3. Consider the return on investment

By this point, you have created a list of tasks that you can add to your project's backlog. This lets you prioritize them relative to your other backlog items, and affords full visibility of the automation improvements. You know your team's capacity, and by including these automation items in the backlog, you ensure that these 'support' activities are being factored into the team's workload.

As with any backlog item, large items can be broken down into smaller items, and implemented in stages, with each stage providing value. Evaluate the cost of implementing each item, and by estimating the relative cost of delaying their implementation, you can use a weighted shortest job first approach to compare the return on investment of each item.

The advantage of this approach is that you can gradually phase your automation improvements into the backlog while minimizing delay in implementing the rest of your backlog items.

Keep in mind though that test automation should be part of the definition of done for all new code. John Jeremiah, a digital researcher for Hewlett Packard Enterprise, puts it very clearly: "In the old world, automation is 'nice to have', or 'support'. In the new world, automation is essential to achieving velocity without sacrificing quality. In fact, NO new code should be written without the automation to test it."

4. Continuously assess and reevaluate

Once you've cleared one of your bottlenecks, you can move on to the next one.

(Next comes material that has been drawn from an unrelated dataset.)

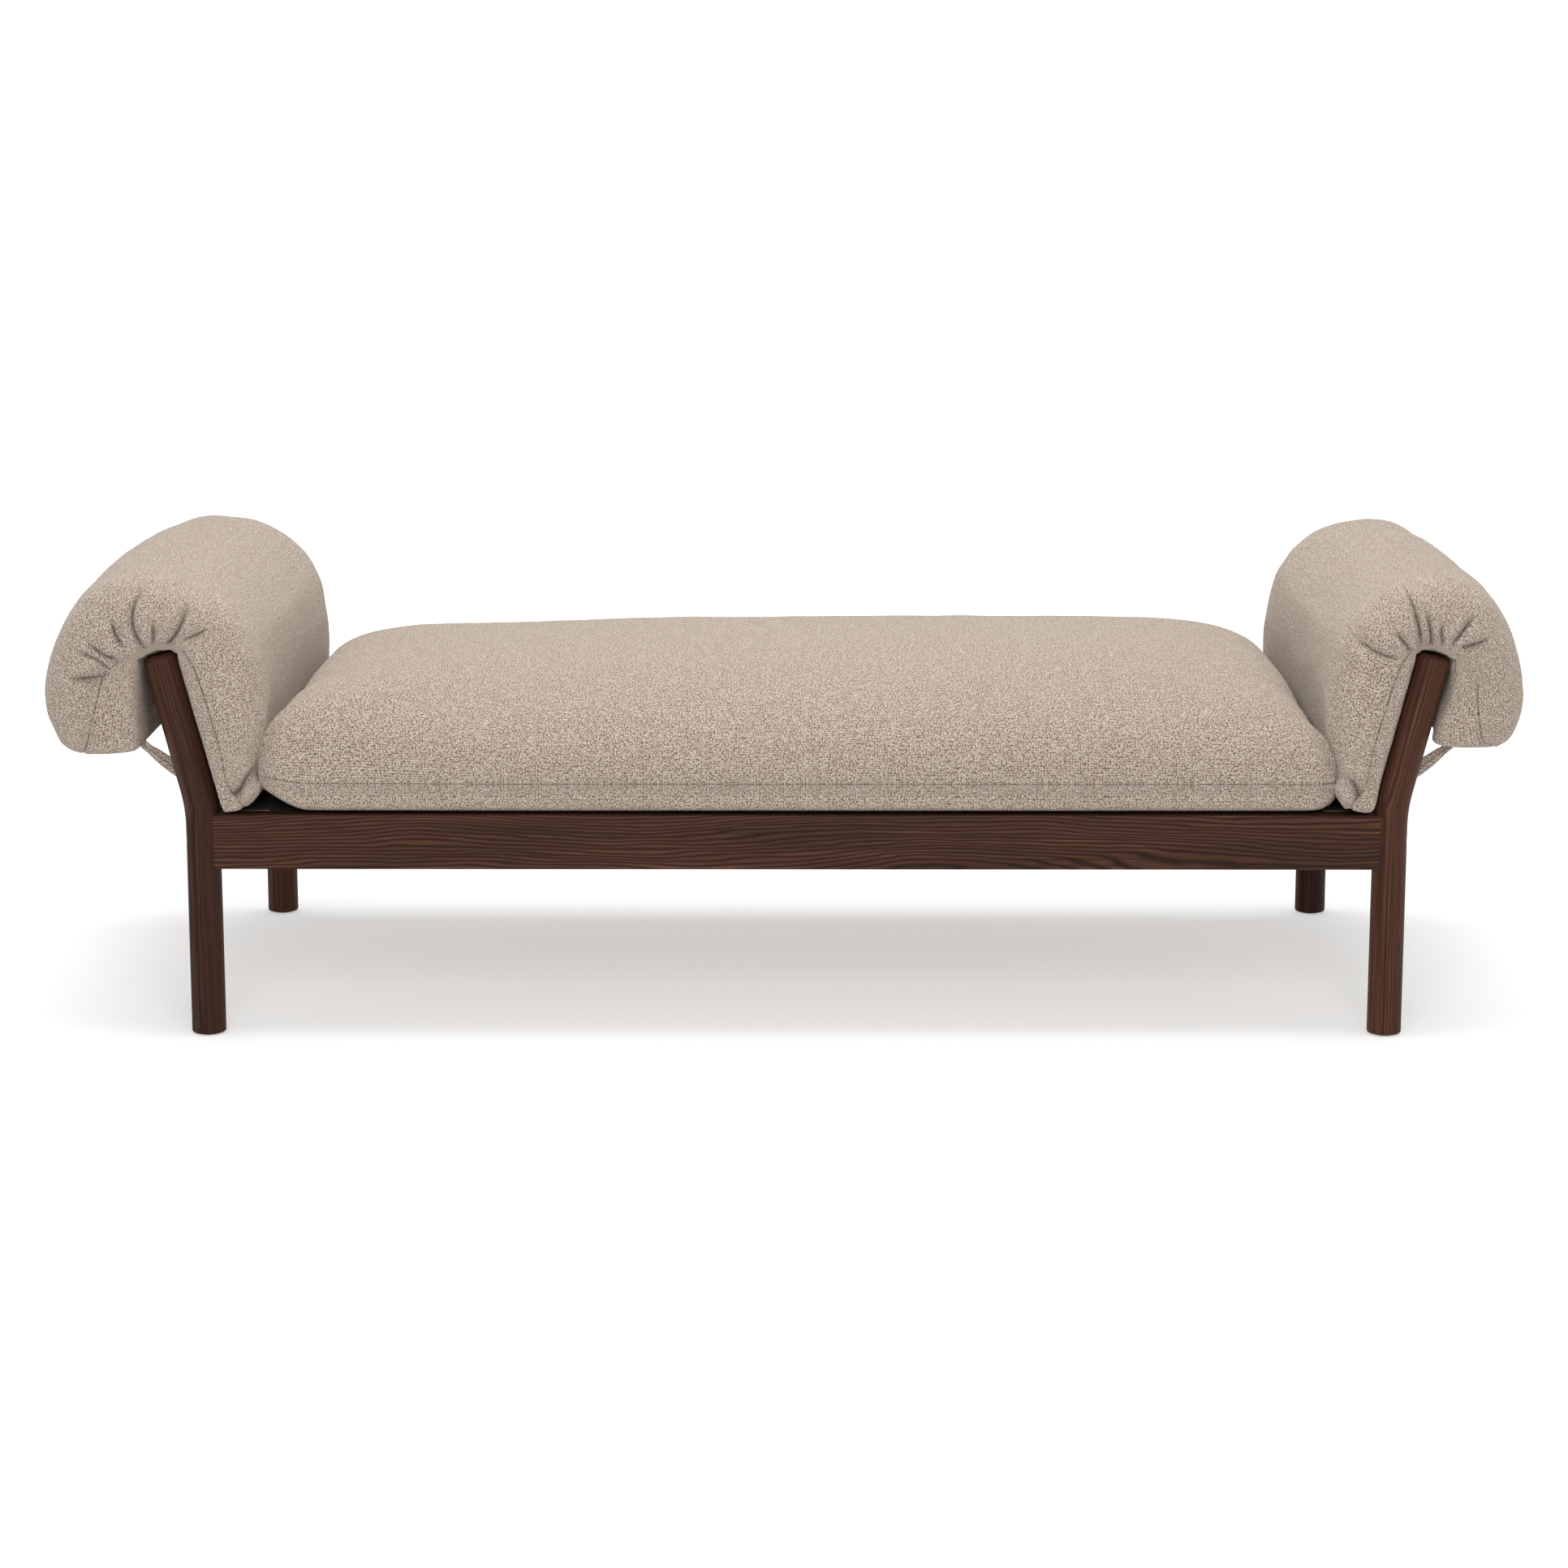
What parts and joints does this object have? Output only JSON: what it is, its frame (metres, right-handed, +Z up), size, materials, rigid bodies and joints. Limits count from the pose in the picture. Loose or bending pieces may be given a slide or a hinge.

But circumstances may have changed since you last investigated what was holding up your DevOps pipeline, so you need to reexamine the pipeline. There might be a new bottleneck that needs to be resolved, or perhaps an existing one has become more critical. Levy says that constantly reevaluating the pipeline and prioritizing the most serious hold-up alongside the rest of the items to be developed, will lead to an efficient DevOps pipeline, but you need to keep re-evaluating throughout the life of the project.

DevOps automation = Continuous monitoring and improving

DevOps automation isn't something that is done once and forgotten about. Just like security and performance, it's something you need to continuously monitor and improve as long as the DevOps pipeline is still active.

The first step to DevOps automation is to be agile. Once you're there, you can start on a gradual journey towards full-blown DevOps. Look at the DevOps goals that you want to achieve, and work out what's stopping you from getting there. Once you know what the bottlenecks are, you can figure out what you need to do to resolve them, and make that part of your backlog. If you continuously prioritize and reevaluate these items relative to the other items on the backlog, you'll be able to introduce automation gradually and effectively.